Landslides and Flooding After the Fire
The danger doesn’t end when the flames go out. Burned hillsides stripped of vegetation and coated in water-repellent soil become prime territory for debris flows and landslides. U.S. Geological Survey data shows that 85% of post-fire debris flows occur within the first 12 months after a wildfire, with 71% happening in the first six months.
These aren’t minor slides. Post-fire debris flows are fast-moving mixtures of mud, rock, and ash that can bury roads, destroy homes, and kill people, sometimes triggered by rainstorms that would have been harmless before the fire. The type of underlying geology affects how long the risk persists: in forested terrain, a second wave of landslide activity can occur between 2 and 10 years after the fire. Communities downhill from burn scars live with this elevated risk for years.

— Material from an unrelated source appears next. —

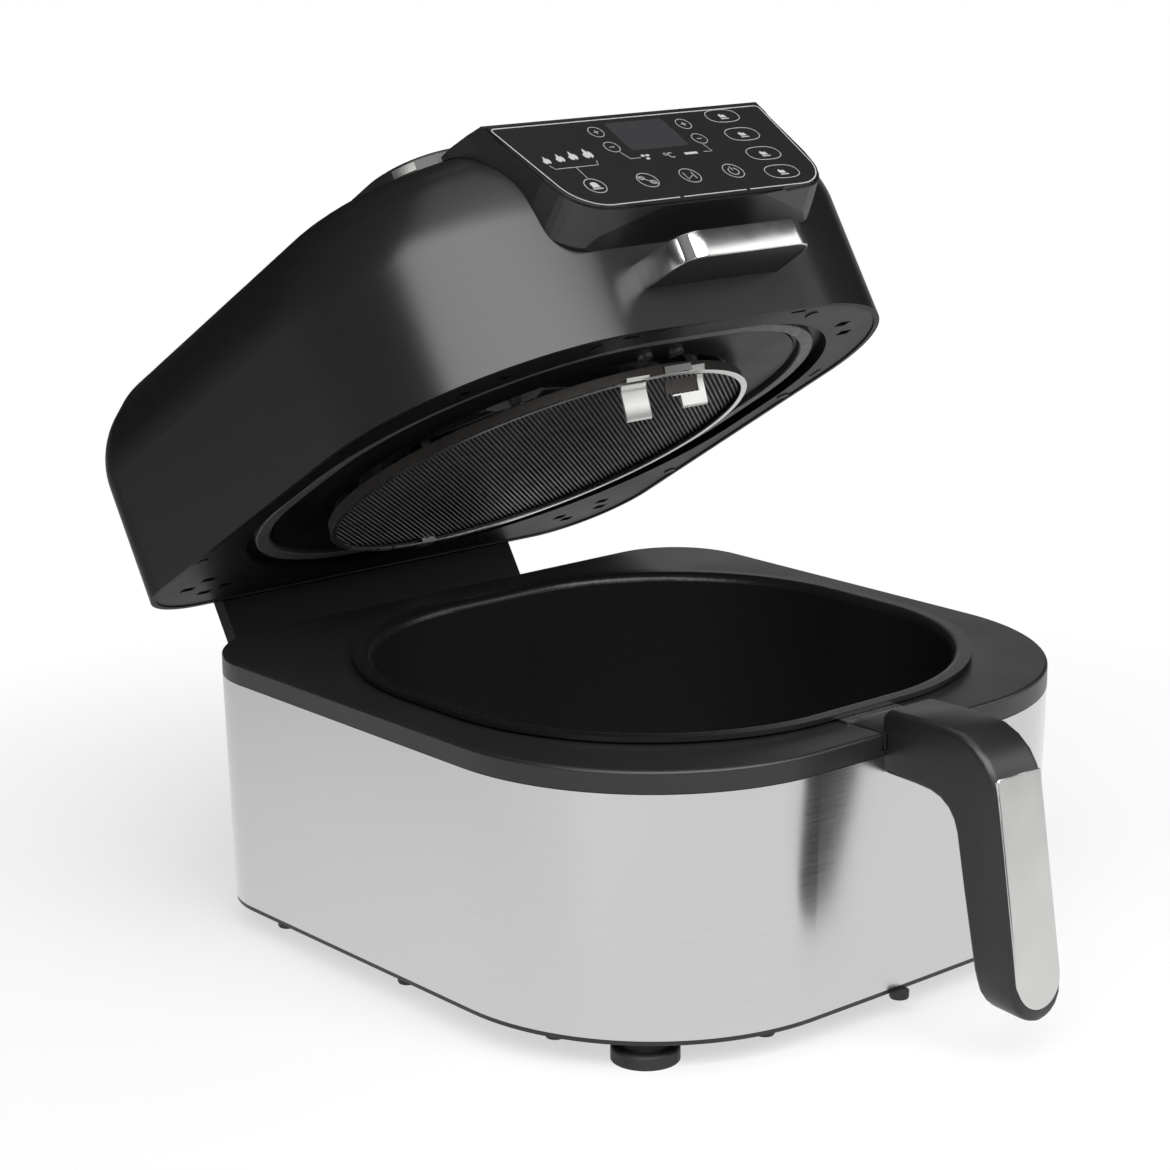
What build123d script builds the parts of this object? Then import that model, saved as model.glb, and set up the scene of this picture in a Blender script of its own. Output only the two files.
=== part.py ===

Mental Health and Community Displacement
Losing a home to wildfire, or spending weeks under evacuation orders while breathing hazardous air, leaves psychological marks that outlast the physical damage. Research consistently shows elevated rates of PTSD, depression, and generalized anxiety in wildfire-affected communities, persisting from the immediate aftermath through years of follow-up. One study of Canadian wildfire survivors found that nearly 20% met criteria for generalized anxiety disorder six months after the event.
These mental health effects compound over time, especially for people who lose homes, livelihoods, or community ties. Displacement disrupts children’s schooling, separates families from support networks, and forces people into housing instability. For communities that experience repeated fire seasons, the cumulative psychological toll is significant.
The Economic Cost Keeps Growing
The $106 billion in global wildfire losses from 2014 to 2023 far exceeded the previous decade’s total, and the trend is accelerating. The 2025 Los Angeles wildfires alone produced estimated economic damage between $250 billion and $275 billion, dwarfing insured losses and illustrating how quickly a single event can generate costs that ripple through insurance markets, housing, healthcare, and local economies.
These figures don’t capture the full picture. They typically miss the cost of long-term health problems from smoke exposure, lost productivity during poor air quality events, declining property values in fire-prone areas, and the expense of treating contaminated water supplies. The UN Office for Disaster Risk Reduction calls these the “invisible costs” of wildfire, and they likely exceed the direct damage estimates by a wide margin.
Why Megafires Are Different From Natural Fire
Fire is a natural part of many ecosystems. Low-intensity burns clear out underbrush, recycle nutrients, and help certain plant species reproduce. The problem is that decades of fire suppression, combined with hotter and drier conditions, have allowed fuel to accumulate across vast areas. When fire does ignite in these conditions, it burns with an intensity that ecosystems aren’t adapted to handle.
Prescribed burns, deliberately set small fires managed by professionals, offer one path forward. They reduce the fuel load so that when wildfires do occur, they spread more slowly and burn less severely. These controlled fires still produce smoke, but far less than the megafires they help prevent. A prescribed burn over a few hundred acres across a few days generates a fraction of the pollution that a weeks-long wildfire blanketing an entire region produces. The distinction between fire as a natural process and fire as a catastrophe comes down largely to intensity, and the conditions driving today’s megafires push that intensity far beyond what forests, soil, wildlife, or communities can absorb.